UBS is cultivating a new breed of private banker for clients in Zurich: more approachable, and unafraid of posing impertinent questions. The plan is to eventually replace a generation of stock- and bond-pickers being made redundant by technology.

The looming threat of digitization and new market entrants is changing private banks – even if only slowly. Digital attackers are cheaper, faster and less emotional at filling portfolios with the right stocks and bonds.

So private banks are seeking to gain ground with the bigger picture. Private bankers are being told to stop burying their noses in product sheets, and to start listening to whatever clients are concerned about. Private banks now talk of holistic advice, a comprehensive view of client needs and long-term goals, instead of canned services picked off a shelf.

«We’re taking this wake-up call very seriously: we have to find a new way to add value for our clients,» Stephan Haessig, Zurich head of high net worth clients at UBS, told finews.com in an interview at the bank’s headquarters in Zurich.

Response to Digital Attack

 The language isn’t new, but the job profile is a dramatic change for a generation of private bankers, who are seeing their old roles, mainly making savvy stock and bond recommendations, disappear.

Haessig says the Swiss bank is roughly midway through a transformation that one-third of its advisor workforce probably won’t make it through.

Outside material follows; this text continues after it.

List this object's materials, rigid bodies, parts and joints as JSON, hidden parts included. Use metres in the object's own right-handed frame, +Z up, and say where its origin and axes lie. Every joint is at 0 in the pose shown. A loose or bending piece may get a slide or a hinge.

«I’m convinced that this is key to meeting the challenge posed by digital attackers in private banking,» he says.

«This» is a ten-step thematic program, including retirement planning, taxes, succession and even death, set up by the Zurich-based bank to discuss with clients.

«It’s not a comprehensive model, but these ten are issues that upwards of 80 percent of our clientele have little knowledge of, yet they have a massive impact on financial decision-making,» Haessig says.

«Water Is Wet» Moment

A simple example of «the more you know»: Switzerland’s law on protective services for children as well as adults changed recently. In cases where an individual can no longer make their own decisions, a national agency (KESB) will supersede the immediate family on making financial decisions. That is, unless the person has designated a decision-maker through a durable power of attorney.

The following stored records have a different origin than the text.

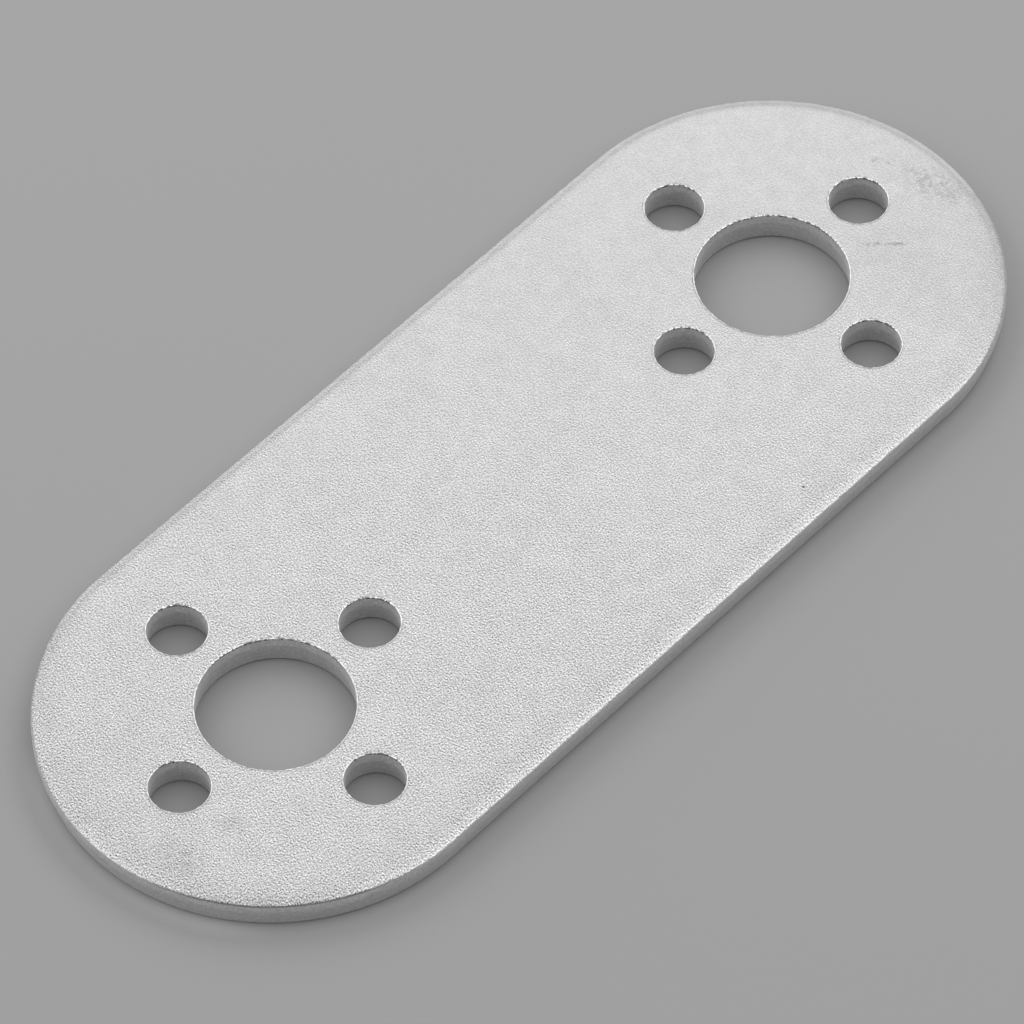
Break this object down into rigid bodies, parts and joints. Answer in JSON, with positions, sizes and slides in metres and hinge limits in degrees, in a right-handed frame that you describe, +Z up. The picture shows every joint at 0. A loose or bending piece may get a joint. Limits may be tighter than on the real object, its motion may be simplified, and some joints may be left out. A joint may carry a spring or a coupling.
{
  "type": "servo bracket",
  "caption": "Flat round-ended aluminium plate that links servo discs: a hub bore ringed by screw holes at each end.",
  "frame": {"origin": "middle of the underside", "axes": "+X along the plate from one hub bore to the other, +Z up through its thickness"},
  "size_m": [0.0632, 0.025, 0.002],
  "materials": {
    "blasted_aluminium": "fine bead-blasted matt silver, with stamped edges"
  },
  "bodies": {
    "root": {"plate": "blasted_aluminium"}
  },
  "joints": []
}
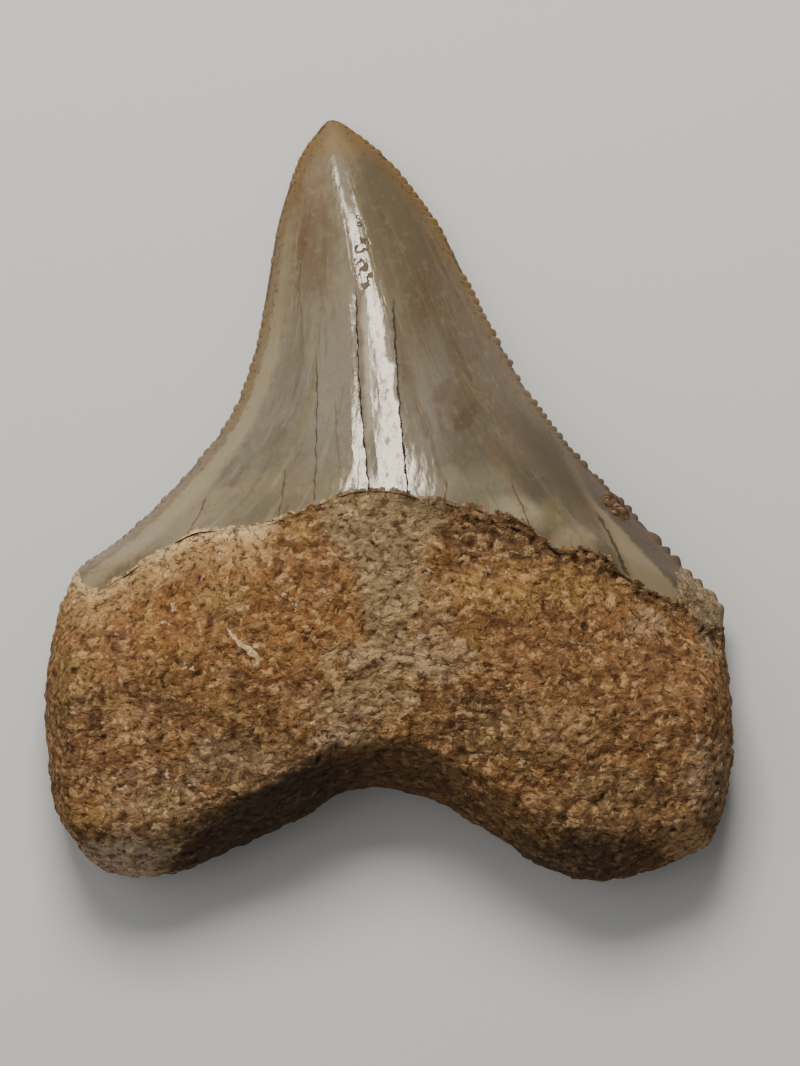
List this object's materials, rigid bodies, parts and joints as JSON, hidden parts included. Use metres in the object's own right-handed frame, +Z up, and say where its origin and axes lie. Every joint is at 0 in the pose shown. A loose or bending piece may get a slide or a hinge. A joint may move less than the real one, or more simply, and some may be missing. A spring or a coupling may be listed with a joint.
{
  "type": "megalodon tooth",
  "caption": "Fossil megalodon tooth lying on its flat face: glossy grey-brown enamel crown with serrated edges and fine lengthwise cracks, on a rough golden-brown two-lobed root",
  "frame": {"origin": "middle of the tooth's outline box, on the plane that its flat labial face lies on", "axes": "+Y from the root towards the crown's tip, +Z up out of the rounded lingual face, +X across the tooth to the right when the tip points away"},
  "size_m": [0.0824, 0.0914, 0.0209],
  "materials": {
    "fossil_root": "matte, grainy and porous fossil dentine, golden brown with ochre, grey-olive and dark patches",
    "enamel": "glossy grey-tan enamel with faint lengthwise streaks, dark hairline cracks and worn ochre serrations"
  },
  "bodies": {
    "root": {"megalodon_tooth": "fossil_root"}
  },
  "joints": []
}
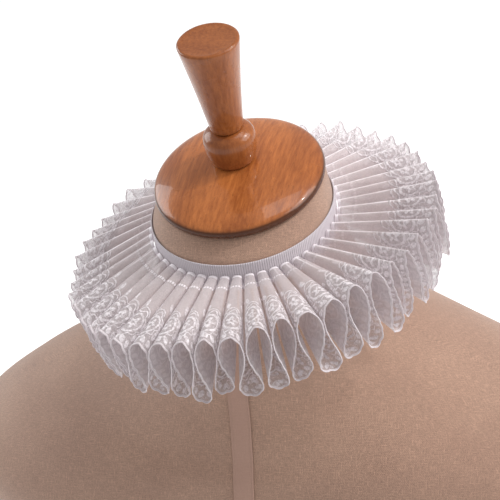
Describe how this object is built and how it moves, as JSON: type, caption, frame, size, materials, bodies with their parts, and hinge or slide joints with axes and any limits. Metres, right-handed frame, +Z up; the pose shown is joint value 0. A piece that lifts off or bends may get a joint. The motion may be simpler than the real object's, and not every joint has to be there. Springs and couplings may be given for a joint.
{
  "type": "ruff collar on dress form",
  "caption": "White pleated lace ruff collar on an elastic neck band, worn by a limbless linen dress form with a wooden neck cap and turned handle.",
  "frame": {"origin": "middle of the dress form's flat hip end, which is its base", "axes": "+Z up along the form, -Y towards the front of the form, +X towards the form's own left shoulder"},
  "size_m": [0.5028, 0.2682, 0.8043],
  "materials": {
    "lace": "sheer embroidered organza and net, white",
    "elastic": "ribbed white elastic",
    "linen": "plain beige linen weave",
    "linen_tape": "beige linen tape",
    "varnished_wood": "glossy orange-brown varnish",
    "handle_wood": "glossy orange-brown varnish"
  },
  "bodies": {
    "root": {"ruffle": "lace", "neck_band": "elastic", "form_torso": "linen", "front_tape": "linen_tape", "neck_cap": "varnished_wood", "finial_bead": "handle_wood", "finial_handle": "handle_wood"}
  },
  "joints": []
}
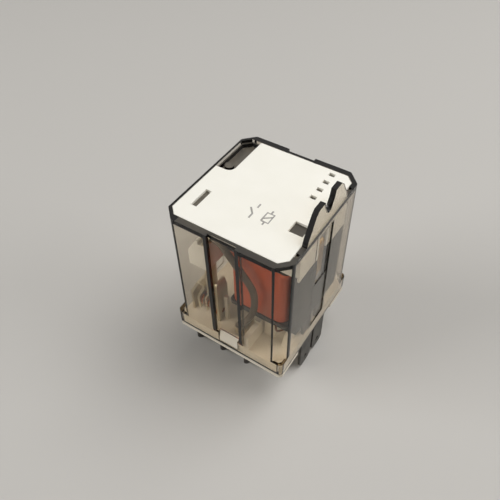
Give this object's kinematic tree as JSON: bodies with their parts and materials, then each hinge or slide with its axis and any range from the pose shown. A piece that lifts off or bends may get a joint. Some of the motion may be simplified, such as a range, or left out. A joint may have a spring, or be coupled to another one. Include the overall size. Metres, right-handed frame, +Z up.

It is a water-is-wet moment: clients have more on their minds financially than short-term investment ideas. They often lack a sounding board for life’s overarching money issues, and their knowledge on how to tackle the bigger picture is spotty.

So why have banks been so slow in adapting to this need? The answer from Haessig, a 12-year UBS veteran private banker in Zurich, is refreshing: «The honest answer is, the industry had it too good because we were earning enough with investment advice.»

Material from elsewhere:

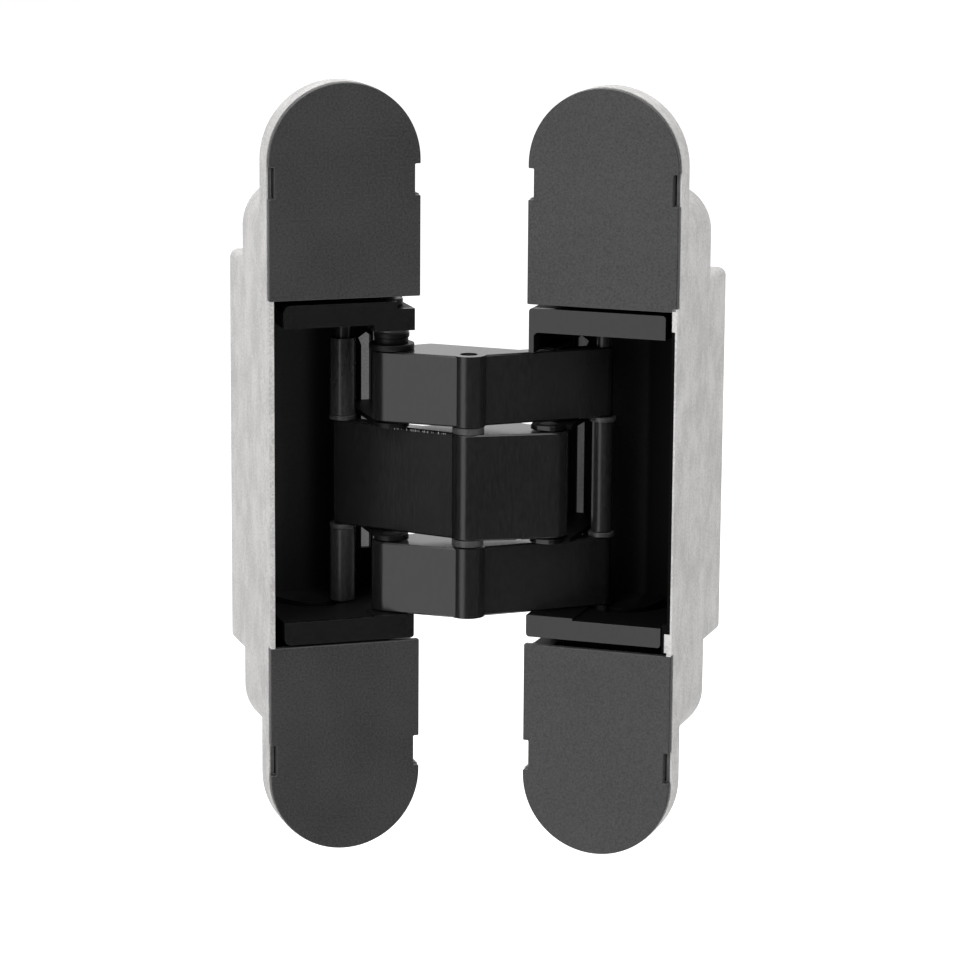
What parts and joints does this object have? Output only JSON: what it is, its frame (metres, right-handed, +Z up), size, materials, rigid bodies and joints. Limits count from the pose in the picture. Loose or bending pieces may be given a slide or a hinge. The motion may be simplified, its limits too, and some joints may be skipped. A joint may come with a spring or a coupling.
{
  "type": "concealed door hinge",
  "caption": "Concealed door hinge: two round-ended cast housings let into door and frame, joined by crossed links on pins, with clip-on cover caps.",
  "frame": {"origin": "centre of the back of the frame leaf's flange, midway between the ends of its two fixing holes", "axes": "+Z up along the leaf, +X across the leaf towards the door leaf, +Y into the door frame"},
  "size_m": [0.0942, 0.0566, 0.1508],
  "materials": {
    "raw_zinc": "fine cast satin",
    "cover_black": "fine matte",
    "carrier_black": "satin",
    "link_black": "satin",
    "pin_black": "satin",
    "ring_grey": "matte",
    "dark_steel": "satin"
  },
  "bodies": {
    "frame_leaf": {"frame_housing": "raw_zinc", "frame_carrier": "carrier_black", "frame_clamp_screws": "dark_steel", "frame_adjusting_cams": "dark_steel", "frame_pivot_pins": "pin_black", "frame_pivot_rings": "ring_grey"},
    "outer_arm": {"upper_link": "link_black", "lower_link": "link_black", "centre_pin": "pin_black", "door_guide_pin": "pin_black", "door_guide_sleeve": "pin_black", "door_guide_rings": "ring_grey"},
    "inner_arm": {"middle_link": "link_black", "centre_washers": "ring_grey", "frame_guide_pin": "pin_black", "frame_guide_sleeves": "pin_black", "frame_guide_rings": "ring_grey"},
    "door_leaf": {"door_housing": "raw_zinc", "door_carrier": "carrier_black", "door_clamp_screws": "dark_steel", "door_adjusting_cams": "dark_steel", "door_pivot_pin": "pin_black"},
    "frame_upper_cap": {"frame_upper_cover": "cover_black"},
    "frame_lower_cap": {"frame_lower_cover": "cover_black"},
    "door_upper_cap": {"door_upper_cover": "cover_black"},
    "door_lower_cap": {"door_lower_cover": "cover_black"}
  },
  "joints": [
    {"name": "outer_arm_turn", "type": "hinge", "parent": "frame_leaf", "child": "outer_arm", "pos_m": [0.01088, -0.00082, 0], "axis": [0, 0, 1], "range_deg": [-105.97, 26.71]},
    {"name": "inner_arm_turn", "type": "hinge", "parent": "outer_arm", "child": "inner_arm", "pos_m": [0.02339, -0.01076, 0], "axis": [0, 0, 1], "range_deg": [-19.82, 78.5]},
    {"name": "door_turn", "type": "hinge", "parent": "inner_arm", "child": "door_leaf", "pos_m": [0.03934, -0.0118, 0], "axis": [0, 0, 1], "range_deg": [-116.28, 29.35]},
    {"name": "frame_upper_cap_pull", "type": "slide", "parent": "frame_leaf", "child": "frame_upper_cap", "axis": [0, -1, 0], "range_m": [0, 0.008]},
    {"name": "frame_lower_cap_pull", "type": "slide", "parent": "frame_leaf", "child": "frame_lower_cap", "axis": [0, -1, 0], "range_m": [0, 0.008]},
    {"name": "door_upper_cap_pull", "type": "slide", "parent": "door_leaf", "child": "door_upper_cap", "axis": [-0.5912, -0.8065, 0], "range_m": [0, 0.008]},
    {"name": "door_lower_cap_pull", "type": "slide", "parent": "door_leaf", "child": "door_lower_cap", "axis": [-0.5912, -0.8065, 0], "range_m": [0, 0.008]}
  ],
  "couplings": [
    {"joint": "inner_arm_turn", "follows": "outer_arm_turn", "ratio": -0.74023},
    {"joint": "door_turn", "follows": "outer_arm_turn", "ratio": 1.0968}
  ]
}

Stop Hard-Selling, Start Probing

Haessig hits a the crux of Swiss banking’s relationship with clients: firms have relied heavily on client transactions for profits for years. Digital upstarts are now eating their lunch, so private bankers have to find other ways to earn their keep.

Will the wealthy trust their private bankers enough to talk nitty-gritty personal details? Haessig is determined to have his advisors try.

He says UBS has actually relieved the private bankers in his Zurich team of responsibility for calling clients with specific investments ideas – which has until now been the heart and lungs of the job. The idea is to provoke a change by allowing the time and space for needed for deeper conversations.

«We have to stop hard-selling and start asking more exploring questions, from person to person – that makes it interesting!» Haessig says.

Connect the Dots

In particular, Haessig is looking for bankers who can shift from being generalists and stock-pickers to those able to see the bigger picture-

«Today, private bankers need to be able to connect different things, to analyze what happens in other areas when a change is made in a specific area."

He estimates that his Zurich team has another two and a half years «until we can honestly say that we live and breath this process.» He allows that the bank also needs to rethink issues like fee structures to make it work.

The long view for UBS is to cement ties to clients, and of course to be paid for its products and services. The Zurich test case is being watched as a test case for the larger private bank, run by Juerg Zeltner.

«The idea of populating a theme in order to add value for clients is certainly an international one, even if we can’t offer every service that we do in Switzerland.»